Paul Trotter standing in a blue fishing shirt next to wife Mary, wearing a black blouse. The couple stand in front of a wooden staircase in the Fulton Trotter office.

Top: Paul Trotter and wife Mary
Left: Mark Trotter, Paul Trotter, Robert Wesener & Andrew Armstrong

Though his role in the business has dramatically shifted since developing architectural prints as a student, Paul said his passion for learning and teaching remains unchanged.

“The culture of the practice has always been a mentoring practice. I had amazing mentors, who taught me either directly by teaching me – “don’t do that Trotter,” marking up my drawings in red, – to just watching how they behave and interact with people, and by in large, were very keen to develop young architects,” he said.

Paul citied the transition to education as an exciting step in his career and said it was important to allow the next generation to lead.

“Training always exists in this practice.
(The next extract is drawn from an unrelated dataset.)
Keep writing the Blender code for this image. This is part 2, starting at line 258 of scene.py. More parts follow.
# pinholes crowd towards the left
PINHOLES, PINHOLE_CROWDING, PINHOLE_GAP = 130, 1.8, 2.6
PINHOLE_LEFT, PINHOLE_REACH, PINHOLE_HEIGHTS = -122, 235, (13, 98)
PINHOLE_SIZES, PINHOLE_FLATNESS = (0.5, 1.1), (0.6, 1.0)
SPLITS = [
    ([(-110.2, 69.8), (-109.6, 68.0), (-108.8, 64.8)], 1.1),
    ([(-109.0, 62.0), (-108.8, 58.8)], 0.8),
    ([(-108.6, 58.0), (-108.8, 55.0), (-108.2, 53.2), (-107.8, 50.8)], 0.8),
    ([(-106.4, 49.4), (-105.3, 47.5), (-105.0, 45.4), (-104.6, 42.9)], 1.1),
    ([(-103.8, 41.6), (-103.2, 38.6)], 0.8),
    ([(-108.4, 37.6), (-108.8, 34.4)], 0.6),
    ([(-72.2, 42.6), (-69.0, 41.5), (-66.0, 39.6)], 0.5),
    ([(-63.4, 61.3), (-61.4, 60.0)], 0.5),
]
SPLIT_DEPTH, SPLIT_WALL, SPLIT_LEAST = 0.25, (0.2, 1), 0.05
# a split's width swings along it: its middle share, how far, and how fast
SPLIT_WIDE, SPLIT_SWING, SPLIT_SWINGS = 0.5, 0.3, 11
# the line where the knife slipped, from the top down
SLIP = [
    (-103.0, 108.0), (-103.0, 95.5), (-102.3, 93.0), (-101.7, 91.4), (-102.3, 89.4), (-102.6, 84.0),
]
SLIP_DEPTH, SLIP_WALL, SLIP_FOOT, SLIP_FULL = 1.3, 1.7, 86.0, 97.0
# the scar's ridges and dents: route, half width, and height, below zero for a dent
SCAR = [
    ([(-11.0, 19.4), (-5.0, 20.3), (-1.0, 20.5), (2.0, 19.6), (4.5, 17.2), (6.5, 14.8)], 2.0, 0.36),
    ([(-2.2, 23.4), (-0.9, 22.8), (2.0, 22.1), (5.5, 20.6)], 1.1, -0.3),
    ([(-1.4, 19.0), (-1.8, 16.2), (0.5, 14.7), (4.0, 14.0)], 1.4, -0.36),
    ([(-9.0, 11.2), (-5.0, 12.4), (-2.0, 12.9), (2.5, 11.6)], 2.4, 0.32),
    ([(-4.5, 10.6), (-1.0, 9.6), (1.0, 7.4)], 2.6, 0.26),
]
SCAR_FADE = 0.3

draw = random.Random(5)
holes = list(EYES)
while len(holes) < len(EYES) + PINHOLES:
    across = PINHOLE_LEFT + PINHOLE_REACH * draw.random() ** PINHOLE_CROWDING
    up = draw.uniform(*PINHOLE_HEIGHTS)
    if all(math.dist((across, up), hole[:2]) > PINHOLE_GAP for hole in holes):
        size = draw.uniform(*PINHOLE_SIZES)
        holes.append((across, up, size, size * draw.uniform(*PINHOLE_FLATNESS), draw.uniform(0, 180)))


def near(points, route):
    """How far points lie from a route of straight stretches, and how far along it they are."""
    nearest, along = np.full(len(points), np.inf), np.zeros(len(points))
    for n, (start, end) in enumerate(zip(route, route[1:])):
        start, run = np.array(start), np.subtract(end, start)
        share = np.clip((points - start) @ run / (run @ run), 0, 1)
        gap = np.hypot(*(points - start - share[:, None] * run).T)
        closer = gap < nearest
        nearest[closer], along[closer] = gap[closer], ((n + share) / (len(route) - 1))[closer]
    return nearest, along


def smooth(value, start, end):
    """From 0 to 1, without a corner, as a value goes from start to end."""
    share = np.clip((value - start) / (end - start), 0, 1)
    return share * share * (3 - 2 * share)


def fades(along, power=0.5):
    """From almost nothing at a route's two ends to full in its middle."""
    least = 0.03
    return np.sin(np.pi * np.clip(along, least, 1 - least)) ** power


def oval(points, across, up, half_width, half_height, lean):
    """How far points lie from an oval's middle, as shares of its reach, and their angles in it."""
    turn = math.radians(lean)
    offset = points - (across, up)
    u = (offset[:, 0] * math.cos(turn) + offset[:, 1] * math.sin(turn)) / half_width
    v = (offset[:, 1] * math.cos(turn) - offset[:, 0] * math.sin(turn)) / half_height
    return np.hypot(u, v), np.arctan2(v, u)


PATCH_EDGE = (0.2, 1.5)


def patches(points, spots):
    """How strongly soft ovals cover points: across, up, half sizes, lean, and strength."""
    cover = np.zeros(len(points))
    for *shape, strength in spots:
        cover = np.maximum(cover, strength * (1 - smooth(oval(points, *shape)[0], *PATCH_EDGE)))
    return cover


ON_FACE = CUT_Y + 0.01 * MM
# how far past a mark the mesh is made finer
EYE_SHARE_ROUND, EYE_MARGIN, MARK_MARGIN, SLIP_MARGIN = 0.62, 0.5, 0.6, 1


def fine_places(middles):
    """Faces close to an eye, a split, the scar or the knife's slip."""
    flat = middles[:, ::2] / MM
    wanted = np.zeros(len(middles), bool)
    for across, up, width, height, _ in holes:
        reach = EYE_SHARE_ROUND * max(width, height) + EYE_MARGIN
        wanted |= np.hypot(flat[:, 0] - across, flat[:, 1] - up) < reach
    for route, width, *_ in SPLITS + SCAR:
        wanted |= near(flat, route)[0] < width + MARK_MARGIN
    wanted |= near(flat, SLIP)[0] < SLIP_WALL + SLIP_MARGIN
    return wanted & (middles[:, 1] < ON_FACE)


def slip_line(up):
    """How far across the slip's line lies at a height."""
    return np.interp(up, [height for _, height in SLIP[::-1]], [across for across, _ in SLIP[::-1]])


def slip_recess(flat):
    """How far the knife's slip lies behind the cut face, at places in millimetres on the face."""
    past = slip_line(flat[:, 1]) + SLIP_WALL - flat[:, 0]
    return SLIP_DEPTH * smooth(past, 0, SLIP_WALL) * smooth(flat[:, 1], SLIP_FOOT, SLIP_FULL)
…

There was always a lot of younger people coming through. I wanted to give them the joy and freedom and experience of developing their own architecture, with some guidance by me, but not dictating it.”

“I see QUT as an extension of our way of doing that, which is a lot of fun and I love teaching.”

“Now, I’m teaching first and second year construction, so quite versatile, and I’ve worked to improve my teaching. I have done a fellowship in Indigenous knowledge, which provides indigenous perspectives to teaching.”

Paul’s education work has global reach too, with projects set in Brazil and South Africa, based on his subtropic studies, climate design and vast knowledge for urban design.

In a speech on the evening, Director Ryan Loveday thanked Paul for his continued contribution to education and encouraging the next generation of young architects.

“I think he’s had a habit of being a lifelong learner, and as a result, also a gentle educator of others and a willingness to share,” said Ryan.

Paul Trotter will remain in a part-time capacity at Fulton Trotter Architects while maintaining an academic role as a lecturer at QUT.